GIVEN PROBLEM:
Please quote every line word for word.

━━ AVAILABLE DATA

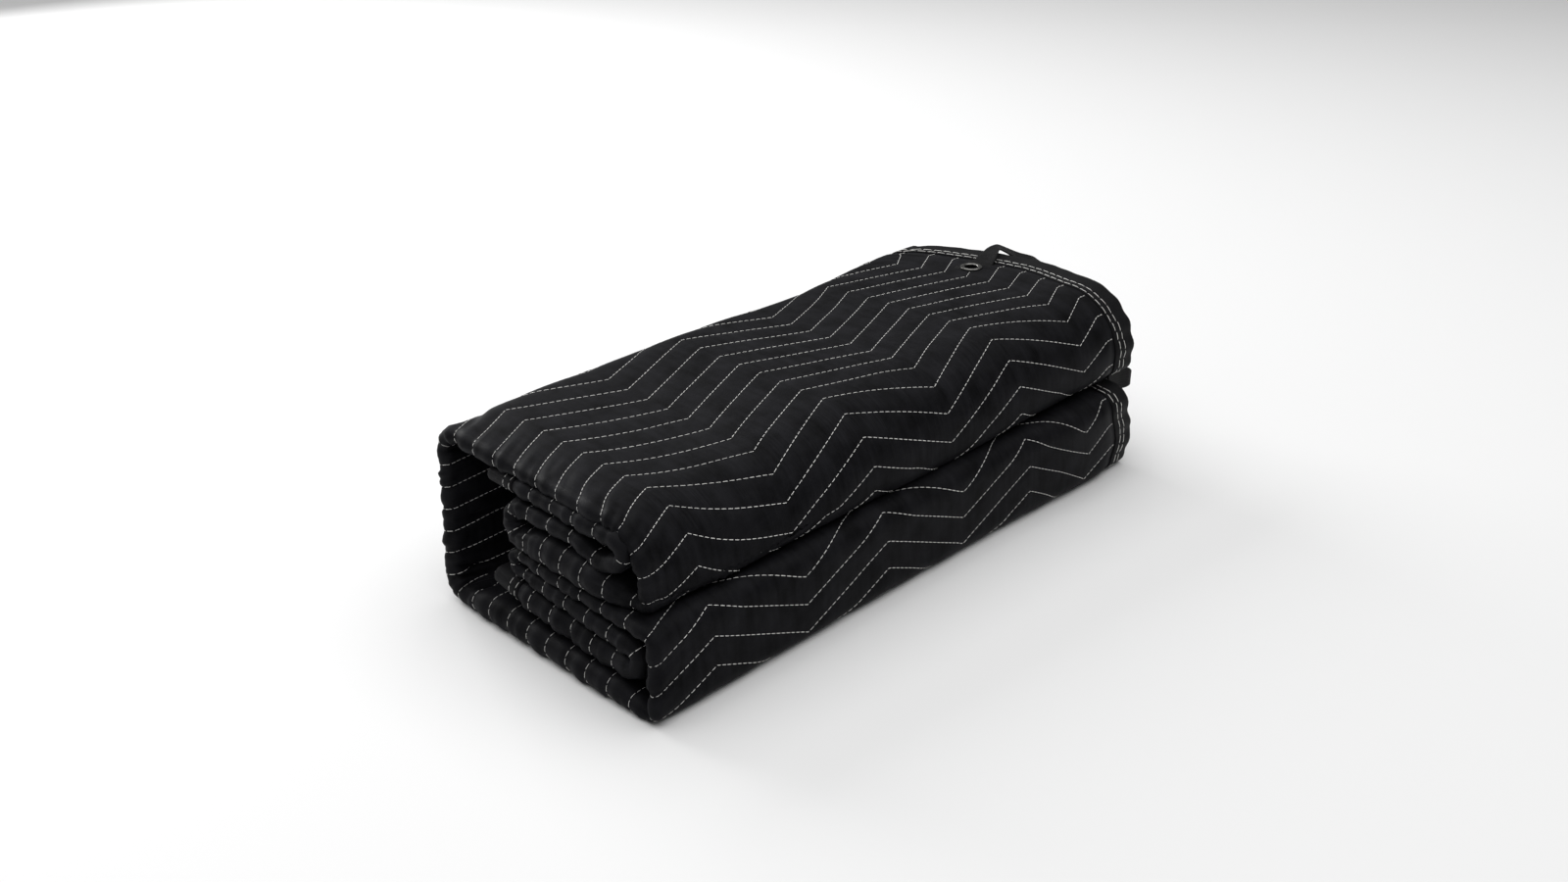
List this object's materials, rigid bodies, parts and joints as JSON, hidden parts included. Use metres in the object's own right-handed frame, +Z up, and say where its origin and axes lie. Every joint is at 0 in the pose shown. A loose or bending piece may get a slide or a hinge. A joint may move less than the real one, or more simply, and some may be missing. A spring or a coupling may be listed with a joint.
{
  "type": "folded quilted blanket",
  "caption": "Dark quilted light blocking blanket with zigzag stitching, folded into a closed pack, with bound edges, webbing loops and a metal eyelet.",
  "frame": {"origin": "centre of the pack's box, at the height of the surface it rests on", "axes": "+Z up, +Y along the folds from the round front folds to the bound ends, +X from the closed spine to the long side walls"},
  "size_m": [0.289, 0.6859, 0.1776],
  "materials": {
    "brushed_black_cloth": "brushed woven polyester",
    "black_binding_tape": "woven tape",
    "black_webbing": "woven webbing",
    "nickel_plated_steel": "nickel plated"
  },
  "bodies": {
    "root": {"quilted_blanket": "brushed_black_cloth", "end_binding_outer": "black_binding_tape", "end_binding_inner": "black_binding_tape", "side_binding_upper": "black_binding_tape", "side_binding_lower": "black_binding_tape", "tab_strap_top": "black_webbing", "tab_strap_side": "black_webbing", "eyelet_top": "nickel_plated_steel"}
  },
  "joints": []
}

━━━━

RESULT FOR THIS EXERCISE:
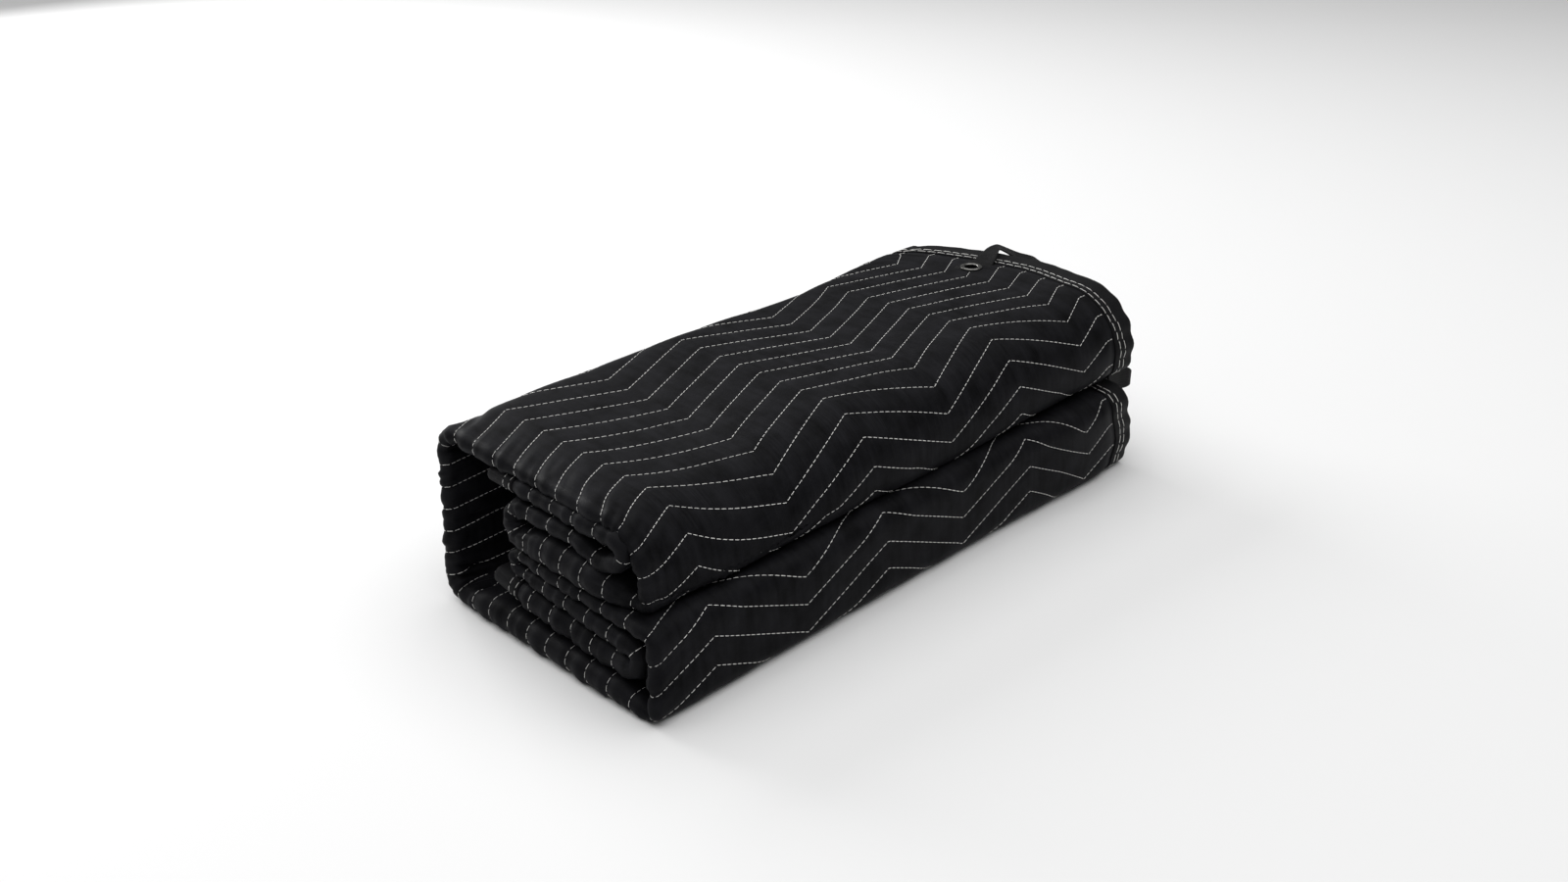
List this object's materials, rigid bodies, parts and joints as JSON, hidden parts included. Use metres in the object's own right-handed frame, +Z up, and say where its origin and axes lie. Every joint is at 0 in the pose shown. A loose or bending piece may get a slide or a hinge. A joint may move less than the real one, or more simply, and some may be missing. A spring or a coupling may be listed with a joint.
{
  "type": "folded quilted blanket",
  "caption": "Dark quilted light blocking blanket with zigzag stitching, folded into a closed pack, with bound edges, webbing loops and a metal eyelet.",
  "frame": {"origin": "centre of the pack's box, at the height of the surface it rests on", "axes": "+Z up, +Y along the folds from the round front folds to the bound ends, +X from the closed spine to the long side walls"},
  "size_m": [0.289, 0.6859, 0.1776],
  "materials": {
    "brushed_black_cloth": "brushed woven polyester",
    "black_binding_tape": "woven tape",
    "black_webbing": "woven webbing",
    "nickel_plated_steel": "nickel plated"
  },
  "bodies": {
    "root": {"quilted_blanket": "brushed_black_cloth", "end_binding_outer": "black_binding_tape", "end_binding_inner": "black_binding_tape", "side_binding_upper": "black_binding_tape", "side_binding_lower": "black_binding_tape", "tab_strap_top": "black_webbing", "tab_strap_side": "black_webbing", "eyelet_top": "nickel_plated_steel"}
  },
  "joints": []
}